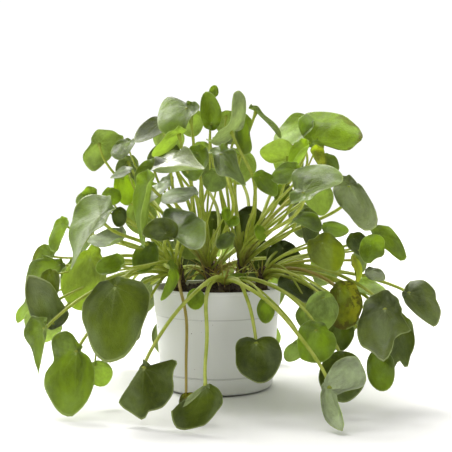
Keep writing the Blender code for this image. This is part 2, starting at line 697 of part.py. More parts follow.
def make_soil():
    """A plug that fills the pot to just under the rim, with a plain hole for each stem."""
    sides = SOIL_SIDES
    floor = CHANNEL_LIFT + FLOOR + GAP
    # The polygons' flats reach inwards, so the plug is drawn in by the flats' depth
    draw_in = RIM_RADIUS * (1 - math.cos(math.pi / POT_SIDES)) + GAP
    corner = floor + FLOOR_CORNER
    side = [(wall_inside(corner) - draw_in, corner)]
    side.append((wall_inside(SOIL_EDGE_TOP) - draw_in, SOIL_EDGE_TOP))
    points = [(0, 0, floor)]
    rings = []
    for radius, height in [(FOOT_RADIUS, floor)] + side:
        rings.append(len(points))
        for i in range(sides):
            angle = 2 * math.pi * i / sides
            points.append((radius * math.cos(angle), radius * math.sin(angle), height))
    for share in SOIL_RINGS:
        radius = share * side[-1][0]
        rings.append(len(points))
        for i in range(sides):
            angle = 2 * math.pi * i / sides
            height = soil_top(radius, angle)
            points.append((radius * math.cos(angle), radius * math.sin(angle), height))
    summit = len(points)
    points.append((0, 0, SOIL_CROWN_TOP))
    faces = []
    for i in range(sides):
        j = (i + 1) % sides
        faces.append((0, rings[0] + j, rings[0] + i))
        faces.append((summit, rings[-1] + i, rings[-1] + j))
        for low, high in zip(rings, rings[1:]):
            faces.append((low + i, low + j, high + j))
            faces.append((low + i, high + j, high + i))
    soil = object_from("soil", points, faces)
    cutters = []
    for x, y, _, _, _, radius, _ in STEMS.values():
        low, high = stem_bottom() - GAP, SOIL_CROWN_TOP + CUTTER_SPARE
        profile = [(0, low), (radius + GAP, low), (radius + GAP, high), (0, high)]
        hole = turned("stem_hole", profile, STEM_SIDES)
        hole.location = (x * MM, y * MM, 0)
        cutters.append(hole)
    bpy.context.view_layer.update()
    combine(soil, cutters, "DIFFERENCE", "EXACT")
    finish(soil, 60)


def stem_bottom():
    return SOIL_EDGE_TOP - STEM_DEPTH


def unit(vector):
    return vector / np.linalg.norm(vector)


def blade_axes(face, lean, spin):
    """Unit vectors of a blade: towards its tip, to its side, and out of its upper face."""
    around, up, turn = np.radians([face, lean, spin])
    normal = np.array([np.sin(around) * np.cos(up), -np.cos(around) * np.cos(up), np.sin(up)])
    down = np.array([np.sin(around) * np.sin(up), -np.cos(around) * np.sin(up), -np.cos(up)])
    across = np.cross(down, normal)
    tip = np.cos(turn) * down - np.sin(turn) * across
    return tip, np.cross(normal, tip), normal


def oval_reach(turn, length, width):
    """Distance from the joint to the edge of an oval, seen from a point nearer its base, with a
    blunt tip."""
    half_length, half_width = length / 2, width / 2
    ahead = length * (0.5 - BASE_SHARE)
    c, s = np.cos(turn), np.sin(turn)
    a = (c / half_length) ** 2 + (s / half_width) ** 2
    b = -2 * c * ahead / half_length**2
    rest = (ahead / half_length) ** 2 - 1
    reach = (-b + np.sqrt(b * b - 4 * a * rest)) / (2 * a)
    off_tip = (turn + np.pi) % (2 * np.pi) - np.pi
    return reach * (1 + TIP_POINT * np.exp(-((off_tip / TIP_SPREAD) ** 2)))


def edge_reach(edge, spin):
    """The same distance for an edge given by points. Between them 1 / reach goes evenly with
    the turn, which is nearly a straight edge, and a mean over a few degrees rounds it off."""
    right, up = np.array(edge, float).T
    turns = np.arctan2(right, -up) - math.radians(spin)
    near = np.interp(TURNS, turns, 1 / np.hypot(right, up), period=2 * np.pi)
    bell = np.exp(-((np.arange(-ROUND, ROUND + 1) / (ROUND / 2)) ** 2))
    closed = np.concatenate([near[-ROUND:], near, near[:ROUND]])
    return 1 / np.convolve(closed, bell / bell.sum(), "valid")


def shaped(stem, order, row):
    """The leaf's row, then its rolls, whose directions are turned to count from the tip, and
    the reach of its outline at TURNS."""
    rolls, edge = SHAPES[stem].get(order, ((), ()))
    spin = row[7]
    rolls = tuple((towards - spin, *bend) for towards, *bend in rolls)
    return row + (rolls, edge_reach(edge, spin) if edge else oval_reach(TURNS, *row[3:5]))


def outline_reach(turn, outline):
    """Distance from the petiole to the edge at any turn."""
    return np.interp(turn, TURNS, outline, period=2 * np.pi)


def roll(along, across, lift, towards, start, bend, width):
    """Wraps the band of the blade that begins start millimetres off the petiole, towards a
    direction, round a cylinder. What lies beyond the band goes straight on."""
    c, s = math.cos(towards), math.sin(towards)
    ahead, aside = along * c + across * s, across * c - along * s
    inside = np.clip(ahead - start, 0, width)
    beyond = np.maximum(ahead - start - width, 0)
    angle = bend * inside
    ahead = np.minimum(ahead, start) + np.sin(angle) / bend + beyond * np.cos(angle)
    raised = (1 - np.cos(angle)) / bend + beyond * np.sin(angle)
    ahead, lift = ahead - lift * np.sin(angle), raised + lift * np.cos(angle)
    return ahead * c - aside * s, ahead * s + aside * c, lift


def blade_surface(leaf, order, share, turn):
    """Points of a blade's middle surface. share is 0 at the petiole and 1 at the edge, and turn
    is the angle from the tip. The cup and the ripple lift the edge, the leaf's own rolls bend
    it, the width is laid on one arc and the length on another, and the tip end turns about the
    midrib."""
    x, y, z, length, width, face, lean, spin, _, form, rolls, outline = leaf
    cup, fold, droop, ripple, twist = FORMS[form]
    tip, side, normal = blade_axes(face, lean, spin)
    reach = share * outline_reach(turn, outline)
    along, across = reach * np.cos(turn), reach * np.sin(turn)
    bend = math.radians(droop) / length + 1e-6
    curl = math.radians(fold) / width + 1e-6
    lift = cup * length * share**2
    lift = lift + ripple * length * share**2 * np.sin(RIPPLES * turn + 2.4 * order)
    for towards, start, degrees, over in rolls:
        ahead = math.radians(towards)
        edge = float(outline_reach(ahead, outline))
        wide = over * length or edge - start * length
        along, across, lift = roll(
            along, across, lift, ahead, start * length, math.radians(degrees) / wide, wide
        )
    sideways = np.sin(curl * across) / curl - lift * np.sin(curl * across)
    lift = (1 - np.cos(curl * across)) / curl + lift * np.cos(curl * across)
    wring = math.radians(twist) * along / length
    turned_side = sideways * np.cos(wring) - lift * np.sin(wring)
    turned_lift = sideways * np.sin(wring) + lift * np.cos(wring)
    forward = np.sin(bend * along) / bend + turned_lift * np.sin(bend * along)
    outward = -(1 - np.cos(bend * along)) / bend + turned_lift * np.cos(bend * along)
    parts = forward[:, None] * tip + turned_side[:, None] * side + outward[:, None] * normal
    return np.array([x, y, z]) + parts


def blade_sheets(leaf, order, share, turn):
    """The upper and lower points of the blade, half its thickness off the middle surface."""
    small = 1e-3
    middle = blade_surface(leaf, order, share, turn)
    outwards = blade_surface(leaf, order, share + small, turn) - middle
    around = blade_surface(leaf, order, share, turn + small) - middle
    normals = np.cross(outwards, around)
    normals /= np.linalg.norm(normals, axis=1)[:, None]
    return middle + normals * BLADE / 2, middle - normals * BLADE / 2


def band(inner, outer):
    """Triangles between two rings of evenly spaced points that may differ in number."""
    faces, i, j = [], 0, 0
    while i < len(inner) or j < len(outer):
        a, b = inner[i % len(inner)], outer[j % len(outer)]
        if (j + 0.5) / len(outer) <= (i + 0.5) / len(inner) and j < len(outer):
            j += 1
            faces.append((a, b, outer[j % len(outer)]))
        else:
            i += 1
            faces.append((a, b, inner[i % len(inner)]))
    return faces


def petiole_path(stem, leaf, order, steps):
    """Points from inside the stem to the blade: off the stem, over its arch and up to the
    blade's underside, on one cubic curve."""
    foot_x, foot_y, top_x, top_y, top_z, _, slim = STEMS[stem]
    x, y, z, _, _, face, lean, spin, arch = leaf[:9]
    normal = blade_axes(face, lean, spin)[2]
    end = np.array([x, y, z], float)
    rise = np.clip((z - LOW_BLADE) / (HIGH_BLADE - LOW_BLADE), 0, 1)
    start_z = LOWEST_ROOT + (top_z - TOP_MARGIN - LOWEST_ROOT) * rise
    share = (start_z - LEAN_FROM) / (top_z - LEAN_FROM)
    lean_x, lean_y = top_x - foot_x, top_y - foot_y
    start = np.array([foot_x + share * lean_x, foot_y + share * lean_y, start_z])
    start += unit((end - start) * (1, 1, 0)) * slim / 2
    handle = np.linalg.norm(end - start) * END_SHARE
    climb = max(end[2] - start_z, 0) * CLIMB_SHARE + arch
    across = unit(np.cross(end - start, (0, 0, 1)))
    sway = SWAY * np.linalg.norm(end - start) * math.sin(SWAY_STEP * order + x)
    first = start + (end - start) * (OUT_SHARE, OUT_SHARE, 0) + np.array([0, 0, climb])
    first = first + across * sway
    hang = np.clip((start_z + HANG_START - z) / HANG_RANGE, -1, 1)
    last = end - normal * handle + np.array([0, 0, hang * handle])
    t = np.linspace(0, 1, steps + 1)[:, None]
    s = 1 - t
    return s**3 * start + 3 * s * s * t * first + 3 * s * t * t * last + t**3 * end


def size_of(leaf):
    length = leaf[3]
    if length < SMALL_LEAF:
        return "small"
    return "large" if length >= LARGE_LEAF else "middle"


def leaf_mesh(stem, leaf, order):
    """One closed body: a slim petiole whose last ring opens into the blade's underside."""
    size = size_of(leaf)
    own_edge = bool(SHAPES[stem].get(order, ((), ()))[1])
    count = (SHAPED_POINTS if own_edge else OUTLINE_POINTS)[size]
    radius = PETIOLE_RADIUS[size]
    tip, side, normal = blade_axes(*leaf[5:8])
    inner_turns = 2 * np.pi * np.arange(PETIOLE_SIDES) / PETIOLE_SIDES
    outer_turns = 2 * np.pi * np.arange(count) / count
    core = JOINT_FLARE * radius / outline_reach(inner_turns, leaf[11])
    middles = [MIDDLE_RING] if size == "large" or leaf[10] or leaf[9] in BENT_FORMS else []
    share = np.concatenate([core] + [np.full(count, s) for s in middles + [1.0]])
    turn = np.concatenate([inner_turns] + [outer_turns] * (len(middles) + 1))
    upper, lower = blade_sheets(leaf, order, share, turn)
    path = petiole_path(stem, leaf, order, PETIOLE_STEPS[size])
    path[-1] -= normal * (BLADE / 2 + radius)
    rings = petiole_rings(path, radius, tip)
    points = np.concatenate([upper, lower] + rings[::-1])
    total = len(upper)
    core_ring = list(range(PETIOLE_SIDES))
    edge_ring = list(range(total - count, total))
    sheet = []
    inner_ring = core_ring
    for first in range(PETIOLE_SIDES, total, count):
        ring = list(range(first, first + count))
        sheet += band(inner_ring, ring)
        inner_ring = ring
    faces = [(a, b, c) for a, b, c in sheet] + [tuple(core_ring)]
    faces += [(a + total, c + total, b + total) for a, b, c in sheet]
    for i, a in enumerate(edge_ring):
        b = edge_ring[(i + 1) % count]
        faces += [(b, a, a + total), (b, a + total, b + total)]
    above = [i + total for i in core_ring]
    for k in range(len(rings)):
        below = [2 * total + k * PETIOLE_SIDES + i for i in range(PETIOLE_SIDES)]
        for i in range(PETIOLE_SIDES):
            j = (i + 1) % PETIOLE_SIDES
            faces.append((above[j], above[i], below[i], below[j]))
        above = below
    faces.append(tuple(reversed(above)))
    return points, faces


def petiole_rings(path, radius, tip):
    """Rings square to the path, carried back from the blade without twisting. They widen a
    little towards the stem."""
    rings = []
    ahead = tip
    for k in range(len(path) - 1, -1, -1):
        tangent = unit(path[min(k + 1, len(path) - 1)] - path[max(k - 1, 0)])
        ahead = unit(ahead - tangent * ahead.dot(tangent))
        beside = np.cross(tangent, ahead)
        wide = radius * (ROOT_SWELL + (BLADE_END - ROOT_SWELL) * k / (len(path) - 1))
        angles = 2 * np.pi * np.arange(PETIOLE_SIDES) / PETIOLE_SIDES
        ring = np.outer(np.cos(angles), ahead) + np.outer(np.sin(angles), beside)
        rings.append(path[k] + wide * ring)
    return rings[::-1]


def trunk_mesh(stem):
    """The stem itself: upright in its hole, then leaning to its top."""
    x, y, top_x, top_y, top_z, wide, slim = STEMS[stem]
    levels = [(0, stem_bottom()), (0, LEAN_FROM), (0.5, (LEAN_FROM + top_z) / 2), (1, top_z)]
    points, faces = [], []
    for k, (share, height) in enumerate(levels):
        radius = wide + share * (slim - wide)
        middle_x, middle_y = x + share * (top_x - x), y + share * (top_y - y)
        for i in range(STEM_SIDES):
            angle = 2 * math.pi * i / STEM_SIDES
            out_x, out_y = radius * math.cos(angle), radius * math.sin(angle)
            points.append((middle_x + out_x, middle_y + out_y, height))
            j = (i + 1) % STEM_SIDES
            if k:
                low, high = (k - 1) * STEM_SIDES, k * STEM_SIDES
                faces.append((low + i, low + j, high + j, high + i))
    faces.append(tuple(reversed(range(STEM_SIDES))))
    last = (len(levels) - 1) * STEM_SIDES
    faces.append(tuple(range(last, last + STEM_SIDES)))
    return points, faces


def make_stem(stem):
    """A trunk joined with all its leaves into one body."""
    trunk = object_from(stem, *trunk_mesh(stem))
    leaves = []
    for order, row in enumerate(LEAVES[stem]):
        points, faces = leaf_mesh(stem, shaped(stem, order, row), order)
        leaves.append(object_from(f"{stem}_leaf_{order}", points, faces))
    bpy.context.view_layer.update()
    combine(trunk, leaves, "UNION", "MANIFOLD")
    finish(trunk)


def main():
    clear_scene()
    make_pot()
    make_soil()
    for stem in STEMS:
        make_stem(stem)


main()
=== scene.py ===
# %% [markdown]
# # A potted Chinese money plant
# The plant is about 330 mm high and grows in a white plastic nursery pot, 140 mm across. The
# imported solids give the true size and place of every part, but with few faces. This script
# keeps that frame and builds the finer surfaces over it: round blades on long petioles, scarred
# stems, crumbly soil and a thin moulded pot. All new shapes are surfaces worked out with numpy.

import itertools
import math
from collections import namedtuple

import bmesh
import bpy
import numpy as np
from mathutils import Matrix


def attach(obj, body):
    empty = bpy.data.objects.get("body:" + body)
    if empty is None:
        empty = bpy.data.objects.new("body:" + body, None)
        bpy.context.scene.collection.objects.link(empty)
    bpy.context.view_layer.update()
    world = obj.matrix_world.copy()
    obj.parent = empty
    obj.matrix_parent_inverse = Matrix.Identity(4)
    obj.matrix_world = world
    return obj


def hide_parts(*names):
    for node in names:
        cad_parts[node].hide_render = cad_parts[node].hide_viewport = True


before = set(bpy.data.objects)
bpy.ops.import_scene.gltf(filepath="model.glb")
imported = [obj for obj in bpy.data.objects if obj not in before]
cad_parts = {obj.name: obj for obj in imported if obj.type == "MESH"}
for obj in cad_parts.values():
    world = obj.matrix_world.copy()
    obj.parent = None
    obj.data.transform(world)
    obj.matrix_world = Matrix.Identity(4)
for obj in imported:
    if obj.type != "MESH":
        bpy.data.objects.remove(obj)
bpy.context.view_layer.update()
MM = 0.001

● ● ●

• [Required work] Output nothing except the lines from the line with "last = (len(levels) - 1) * STEM_SIDES" through the line with "before = set(bpy.data.objects)", copied exactly, end lines included.

• [Response to this task]
    last = (len(levels) - 1) * STEM_SIDES
    faces.append(tuple(range(last, last + STEM_SIDES)))
    return points, faces


def make_stem(stem):
    """A trunk joined with all its leaves into one body."""
    trunk = object_from(stem, *trunk_mesh(stem))
    leaves = []
    for order, row in enumerate(LEAVES[stem]):
        points, faces = leaf_mesh(stem, shaped(stem, order, row), order)
        leaves.append(object_from(f"{stem}_leaf_{order}", points, faces))
    bpy.context.view_layer.update()
    combine(trunk, leaves, "UNION", "MANIFOLD")
    finish(trunk)


def main():
    clear_scene()
    make_pot()
    make_soil()
    for stem in STEMS:
        make_stem(stem)


main()
=== scene.py ===
# %% [markdown]
# # A potted Chinese money plant
# The plant is about 330 mm high and grows in a white plastic nursery pot, 140 mm across. The
# imported solids give the true size and place of every part, but with few faces. This script
# keeps that frame and builds the finer surfaces over it: round blades on long petioles, scarred
# stems, crumbly soil and a thin moulded pot. All new shapes are surfaces worked out with numpy.

import itertools
import math
from collections import namedtuple

import bmesh
import bpy
import numpy as np
from mathutils import Matrix


def attach(obj, body):
    empty = bpy.data.objects.get("body:" + body)
    if empty is None:
        empty = bpy.data.objects.new("body:" + body, None)
        bpy.context.scene.collection.objects.link(empty)
    bpy.context.view_layer.update()
    world = obj.matrix_world.copy()
    obj.parent = empty
    obj.matrix_parent_inverse = Matrix.Identity(4)
    obj.matrix_world = world
    return obj


def hide_parts(*names):
    for node in names:
        cad_parts[node].hide_render = cad_parts[node].hide_viewport = True


before = set(bpy.data.objects)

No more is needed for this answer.